Die jüngste Entwicklung zum Pick-up-Stellen-Verbot zeige, wie wetterwendisch Politik sein könne. Die FDP habe hier zähneknirschend der christlich-demokratischen Übermacht weichen und wesentliche freidemokratische Grundsatzpositionen opfern müssen. Während sich das Bundesverwaltungsgericht gerade eindeutig für die Arzneimittelsicherheit ausspreche, verhindere Schwarz-Gelb wider besseres Wissen das Pick-up-Verbot.


Zwei für das NARZ Hanno Helmker, ­Geschäftsführer des NARZ (li.) und Dr. Jörn Graue, Vorstandsvorsitzender des NARZ

Viel Arbeit beim NARZ

Zugleich stellte Graue die Leistungen des NARZ in diesem schwierigen Umfeld heraus und wies darauf hin, dass das Rechenzentrum unmittelbar nach dem jüngsten Beschluss des Landessozialgerichts Berlin-Brandenburg zum Kassenabschlag bereits die April-Rechnung korrigiert habe. Einige Krankenkassen würden sich noch sträuben, die Reduzierung des Kassenabschlages für 2010 anzuerkennen. Doch durch unberechtigte Kürzungen der Rechnungen liefen die Kassen Gefahr, den Rabatt insgesamt zu verwirken. Allerdings würden einige Kassen mit vordergründigen technischen Tricks versuchen, die Auszahlung der Rabattdifferenz zu verzögern.
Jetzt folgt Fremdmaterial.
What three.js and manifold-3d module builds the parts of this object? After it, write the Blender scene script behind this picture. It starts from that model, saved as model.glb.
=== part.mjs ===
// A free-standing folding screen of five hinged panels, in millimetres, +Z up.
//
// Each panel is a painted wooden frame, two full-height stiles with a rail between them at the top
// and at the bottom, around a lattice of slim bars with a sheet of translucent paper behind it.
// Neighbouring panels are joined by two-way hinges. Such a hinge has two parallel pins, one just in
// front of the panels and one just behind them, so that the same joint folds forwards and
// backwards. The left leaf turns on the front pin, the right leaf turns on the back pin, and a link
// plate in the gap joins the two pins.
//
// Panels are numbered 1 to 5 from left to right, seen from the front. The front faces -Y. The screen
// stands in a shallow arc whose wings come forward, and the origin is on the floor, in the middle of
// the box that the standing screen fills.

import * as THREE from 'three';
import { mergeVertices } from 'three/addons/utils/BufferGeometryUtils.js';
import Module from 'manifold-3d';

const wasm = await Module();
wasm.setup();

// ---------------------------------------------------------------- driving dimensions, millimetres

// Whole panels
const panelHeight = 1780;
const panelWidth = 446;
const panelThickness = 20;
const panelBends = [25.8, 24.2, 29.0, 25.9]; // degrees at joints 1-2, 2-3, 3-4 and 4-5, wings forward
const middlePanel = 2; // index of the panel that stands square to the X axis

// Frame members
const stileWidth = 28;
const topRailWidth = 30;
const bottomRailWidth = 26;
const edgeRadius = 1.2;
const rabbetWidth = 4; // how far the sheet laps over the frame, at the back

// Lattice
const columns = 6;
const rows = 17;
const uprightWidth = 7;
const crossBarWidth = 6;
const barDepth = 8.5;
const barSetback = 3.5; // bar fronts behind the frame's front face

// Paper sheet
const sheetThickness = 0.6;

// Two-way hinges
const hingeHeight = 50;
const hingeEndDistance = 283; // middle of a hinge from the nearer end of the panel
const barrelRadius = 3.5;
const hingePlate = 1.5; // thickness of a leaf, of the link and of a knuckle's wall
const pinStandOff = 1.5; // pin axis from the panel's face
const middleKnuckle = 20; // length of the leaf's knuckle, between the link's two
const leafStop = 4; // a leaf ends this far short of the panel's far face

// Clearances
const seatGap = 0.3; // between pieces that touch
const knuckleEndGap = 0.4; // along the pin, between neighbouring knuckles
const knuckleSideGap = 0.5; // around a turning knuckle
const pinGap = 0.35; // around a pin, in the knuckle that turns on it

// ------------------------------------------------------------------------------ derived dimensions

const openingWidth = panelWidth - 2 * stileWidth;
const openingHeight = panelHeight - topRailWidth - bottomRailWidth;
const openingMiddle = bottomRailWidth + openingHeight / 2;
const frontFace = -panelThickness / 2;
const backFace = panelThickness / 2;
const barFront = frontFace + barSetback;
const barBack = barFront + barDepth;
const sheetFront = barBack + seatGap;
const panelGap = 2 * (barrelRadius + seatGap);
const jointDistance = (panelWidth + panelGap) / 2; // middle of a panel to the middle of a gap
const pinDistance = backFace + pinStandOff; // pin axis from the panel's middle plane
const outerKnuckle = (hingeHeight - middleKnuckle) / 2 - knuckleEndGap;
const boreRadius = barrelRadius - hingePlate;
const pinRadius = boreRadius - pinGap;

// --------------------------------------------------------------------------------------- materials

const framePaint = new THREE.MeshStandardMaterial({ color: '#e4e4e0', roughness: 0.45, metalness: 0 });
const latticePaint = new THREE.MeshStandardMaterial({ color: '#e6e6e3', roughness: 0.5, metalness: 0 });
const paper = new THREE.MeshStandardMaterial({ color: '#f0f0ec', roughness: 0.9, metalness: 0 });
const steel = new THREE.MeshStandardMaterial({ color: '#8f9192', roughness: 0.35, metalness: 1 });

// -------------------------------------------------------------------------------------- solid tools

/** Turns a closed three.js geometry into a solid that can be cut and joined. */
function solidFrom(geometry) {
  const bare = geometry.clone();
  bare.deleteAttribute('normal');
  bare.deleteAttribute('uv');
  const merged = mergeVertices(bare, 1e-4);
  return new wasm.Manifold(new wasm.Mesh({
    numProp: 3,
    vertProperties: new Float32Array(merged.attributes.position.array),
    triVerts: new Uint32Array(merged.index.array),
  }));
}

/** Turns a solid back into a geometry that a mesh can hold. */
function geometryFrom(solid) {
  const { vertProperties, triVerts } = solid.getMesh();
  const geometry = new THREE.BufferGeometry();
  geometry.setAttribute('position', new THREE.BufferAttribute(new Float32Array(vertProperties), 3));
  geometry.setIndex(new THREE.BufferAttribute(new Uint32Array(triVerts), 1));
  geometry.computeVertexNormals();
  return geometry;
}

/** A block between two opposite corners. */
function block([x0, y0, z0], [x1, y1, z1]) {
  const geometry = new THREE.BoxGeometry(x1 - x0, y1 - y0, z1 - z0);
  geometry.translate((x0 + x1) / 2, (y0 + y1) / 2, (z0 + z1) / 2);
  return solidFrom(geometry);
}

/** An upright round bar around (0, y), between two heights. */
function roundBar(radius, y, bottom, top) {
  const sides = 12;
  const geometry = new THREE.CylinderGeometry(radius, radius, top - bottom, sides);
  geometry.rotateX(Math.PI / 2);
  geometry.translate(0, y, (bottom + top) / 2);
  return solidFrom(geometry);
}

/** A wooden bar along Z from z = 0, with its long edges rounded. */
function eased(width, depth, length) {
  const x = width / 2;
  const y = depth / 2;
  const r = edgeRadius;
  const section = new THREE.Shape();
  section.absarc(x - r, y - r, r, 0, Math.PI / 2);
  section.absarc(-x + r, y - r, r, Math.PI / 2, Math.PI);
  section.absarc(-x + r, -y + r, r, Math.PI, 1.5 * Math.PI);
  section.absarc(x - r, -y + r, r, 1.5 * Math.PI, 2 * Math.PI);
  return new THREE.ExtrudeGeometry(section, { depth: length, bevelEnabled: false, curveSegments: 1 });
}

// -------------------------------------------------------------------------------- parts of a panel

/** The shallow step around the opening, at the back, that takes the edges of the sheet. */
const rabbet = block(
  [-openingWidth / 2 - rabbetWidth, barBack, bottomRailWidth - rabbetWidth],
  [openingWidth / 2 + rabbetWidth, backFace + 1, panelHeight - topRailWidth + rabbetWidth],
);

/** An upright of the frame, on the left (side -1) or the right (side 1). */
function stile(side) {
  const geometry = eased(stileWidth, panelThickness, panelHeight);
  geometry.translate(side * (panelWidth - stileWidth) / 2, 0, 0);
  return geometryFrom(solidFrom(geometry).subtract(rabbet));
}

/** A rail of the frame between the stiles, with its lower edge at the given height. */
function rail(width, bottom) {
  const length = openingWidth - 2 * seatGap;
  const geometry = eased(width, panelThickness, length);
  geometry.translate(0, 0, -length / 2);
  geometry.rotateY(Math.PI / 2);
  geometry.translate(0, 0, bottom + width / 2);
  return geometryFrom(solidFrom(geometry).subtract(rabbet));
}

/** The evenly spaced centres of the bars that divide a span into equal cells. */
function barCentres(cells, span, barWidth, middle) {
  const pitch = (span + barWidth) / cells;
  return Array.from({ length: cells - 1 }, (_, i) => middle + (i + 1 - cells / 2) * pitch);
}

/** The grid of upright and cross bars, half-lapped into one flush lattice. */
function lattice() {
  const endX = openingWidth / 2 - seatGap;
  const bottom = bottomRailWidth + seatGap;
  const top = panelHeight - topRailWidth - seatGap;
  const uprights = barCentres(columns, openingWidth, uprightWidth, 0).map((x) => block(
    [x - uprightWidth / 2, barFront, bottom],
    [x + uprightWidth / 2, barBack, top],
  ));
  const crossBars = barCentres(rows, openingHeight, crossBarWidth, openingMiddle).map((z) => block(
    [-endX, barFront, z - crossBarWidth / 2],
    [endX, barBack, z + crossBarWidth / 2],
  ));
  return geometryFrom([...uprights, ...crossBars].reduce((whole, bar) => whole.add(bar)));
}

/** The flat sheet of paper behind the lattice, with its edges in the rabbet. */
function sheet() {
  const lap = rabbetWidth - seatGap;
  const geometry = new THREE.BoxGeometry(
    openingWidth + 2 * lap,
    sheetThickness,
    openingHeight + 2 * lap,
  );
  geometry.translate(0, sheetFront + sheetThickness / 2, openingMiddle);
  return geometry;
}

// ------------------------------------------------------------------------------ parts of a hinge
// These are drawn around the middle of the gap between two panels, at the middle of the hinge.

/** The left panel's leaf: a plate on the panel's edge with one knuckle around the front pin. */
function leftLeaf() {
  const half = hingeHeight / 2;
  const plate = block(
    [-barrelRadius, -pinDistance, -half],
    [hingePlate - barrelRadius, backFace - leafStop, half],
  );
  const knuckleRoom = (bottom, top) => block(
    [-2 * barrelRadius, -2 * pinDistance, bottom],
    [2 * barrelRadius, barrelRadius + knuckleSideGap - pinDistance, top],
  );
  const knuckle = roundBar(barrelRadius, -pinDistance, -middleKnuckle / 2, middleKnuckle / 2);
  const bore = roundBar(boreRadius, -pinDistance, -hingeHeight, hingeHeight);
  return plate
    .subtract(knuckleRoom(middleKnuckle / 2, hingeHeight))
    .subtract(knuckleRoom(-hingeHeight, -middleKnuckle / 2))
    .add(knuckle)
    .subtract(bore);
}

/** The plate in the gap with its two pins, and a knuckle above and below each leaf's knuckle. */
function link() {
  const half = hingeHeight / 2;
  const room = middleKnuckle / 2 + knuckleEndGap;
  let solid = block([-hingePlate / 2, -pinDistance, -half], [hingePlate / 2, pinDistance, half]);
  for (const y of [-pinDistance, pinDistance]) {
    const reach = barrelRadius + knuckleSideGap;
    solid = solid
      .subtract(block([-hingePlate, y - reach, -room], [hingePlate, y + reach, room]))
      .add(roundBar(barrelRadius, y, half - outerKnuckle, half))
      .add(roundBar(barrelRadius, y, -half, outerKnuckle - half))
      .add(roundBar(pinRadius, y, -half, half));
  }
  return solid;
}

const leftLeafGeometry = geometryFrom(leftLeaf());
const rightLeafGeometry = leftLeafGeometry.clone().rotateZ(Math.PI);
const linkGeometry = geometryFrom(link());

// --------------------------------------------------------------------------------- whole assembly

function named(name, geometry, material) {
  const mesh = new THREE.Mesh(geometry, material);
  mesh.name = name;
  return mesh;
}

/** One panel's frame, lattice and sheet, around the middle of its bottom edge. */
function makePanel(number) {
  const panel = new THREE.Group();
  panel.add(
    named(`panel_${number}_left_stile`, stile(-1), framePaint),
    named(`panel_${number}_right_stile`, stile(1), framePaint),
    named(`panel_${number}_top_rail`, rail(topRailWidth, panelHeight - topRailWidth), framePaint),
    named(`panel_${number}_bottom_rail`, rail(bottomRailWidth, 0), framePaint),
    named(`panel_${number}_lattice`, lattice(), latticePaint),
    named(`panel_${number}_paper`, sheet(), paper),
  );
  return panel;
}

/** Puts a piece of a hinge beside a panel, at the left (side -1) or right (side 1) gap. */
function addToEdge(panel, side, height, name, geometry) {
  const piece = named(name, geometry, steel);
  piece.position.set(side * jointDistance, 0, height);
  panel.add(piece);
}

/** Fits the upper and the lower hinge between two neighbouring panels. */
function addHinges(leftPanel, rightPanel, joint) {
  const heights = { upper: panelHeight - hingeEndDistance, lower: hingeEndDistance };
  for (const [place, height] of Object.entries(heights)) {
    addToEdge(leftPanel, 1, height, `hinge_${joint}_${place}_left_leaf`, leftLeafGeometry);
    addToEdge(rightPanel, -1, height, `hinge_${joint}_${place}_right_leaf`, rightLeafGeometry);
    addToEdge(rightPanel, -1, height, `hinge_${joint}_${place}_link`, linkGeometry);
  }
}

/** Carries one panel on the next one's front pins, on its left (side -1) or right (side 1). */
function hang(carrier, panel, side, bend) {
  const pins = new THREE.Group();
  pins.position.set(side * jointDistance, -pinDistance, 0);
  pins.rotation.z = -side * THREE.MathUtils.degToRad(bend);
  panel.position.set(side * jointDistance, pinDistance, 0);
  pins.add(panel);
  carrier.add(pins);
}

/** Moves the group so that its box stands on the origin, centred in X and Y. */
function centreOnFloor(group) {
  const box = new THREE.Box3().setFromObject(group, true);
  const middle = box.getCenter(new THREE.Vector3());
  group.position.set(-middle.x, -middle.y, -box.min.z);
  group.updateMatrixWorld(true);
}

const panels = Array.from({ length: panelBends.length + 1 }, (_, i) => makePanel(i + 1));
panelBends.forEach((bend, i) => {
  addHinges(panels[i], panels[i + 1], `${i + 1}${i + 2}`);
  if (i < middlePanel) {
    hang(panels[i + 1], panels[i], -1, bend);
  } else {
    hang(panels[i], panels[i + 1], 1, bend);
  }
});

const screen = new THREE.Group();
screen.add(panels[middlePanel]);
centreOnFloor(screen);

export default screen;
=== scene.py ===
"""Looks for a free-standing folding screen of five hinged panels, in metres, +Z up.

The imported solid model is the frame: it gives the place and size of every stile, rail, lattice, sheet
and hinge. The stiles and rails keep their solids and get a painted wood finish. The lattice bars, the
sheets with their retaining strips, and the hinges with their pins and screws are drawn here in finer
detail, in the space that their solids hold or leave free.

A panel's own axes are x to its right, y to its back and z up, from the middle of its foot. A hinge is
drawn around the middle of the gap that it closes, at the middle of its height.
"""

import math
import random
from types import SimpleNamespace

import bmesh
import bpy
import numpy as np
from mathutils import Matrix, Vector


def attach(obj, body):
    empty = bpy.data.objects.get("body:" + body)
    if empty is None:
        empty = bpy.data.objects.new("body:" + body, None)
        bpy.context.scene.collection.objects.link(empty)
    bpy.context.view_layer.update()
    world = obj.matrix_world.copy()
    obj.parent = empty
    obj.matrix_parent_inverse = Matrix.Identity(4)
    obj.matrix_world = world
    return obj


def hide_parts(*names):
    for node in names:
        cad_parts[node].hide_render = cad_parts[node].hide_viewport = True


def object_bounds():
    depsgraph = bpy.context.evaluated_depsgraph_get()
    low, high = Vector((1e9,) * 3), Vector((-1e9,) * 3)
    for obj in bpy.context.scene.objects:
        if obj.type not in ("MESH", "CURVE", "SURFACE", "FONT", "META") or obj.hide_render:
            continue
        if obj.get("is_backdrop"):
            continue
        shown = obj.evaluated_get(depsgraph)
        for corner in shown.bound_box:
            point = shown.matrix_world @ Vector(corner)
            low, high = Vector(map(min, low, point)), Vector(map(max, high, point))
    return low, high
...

"In dem verzweifelten und unnützen Bemühen, in jedem Einzelfall eine gerechte Lösung zu finden, hat sich der Gesetzgeber auch hier heillos in einem Gestrüpp von Regelungen verstrickt, aus dem er ganz offensichtlich keinen Ausweg mehr findet."


Dr. Jörn Graue über das Gesundheitswesen

Weitere Probleme erwartet Graue durch die Erhöhung des Herstellerrabattes auf 16 Prozent. Dieser erscheine als durchlaufender Posten, aber "wir können bereits jetzt prognostizieren, dass eine nicht unbedeutende Anzahl von Herstellern nicht in der Lage sein wird, den geforderten erhöhten Herstellerabschlag zu zahlen, oder zumindest Verspätungen beim Zahlungsfluss einkalkuliert werden müssen," so Graue. Doch die Kassen würden die Beträge einfordern. Daher habe man eine vertragliche Regelung vorgeschlagen, nach der die Kassen den Herstellerrabatt erst dann beanspruchen können, wenn er von den Herstellern auch erstattet wurde.

Neben der mühsamen Umsetzung solcher Neuregelungen engagiert sich das NARZ gemeinsam mit anderen Rechenzentren in Projekten mit der privaten Krankenversicherung. Außerdem sei mit der Kassenärztlichen Bundesvereinigung eine vertragliche Grundlage für gemeinsame Projekte geschaffen worden.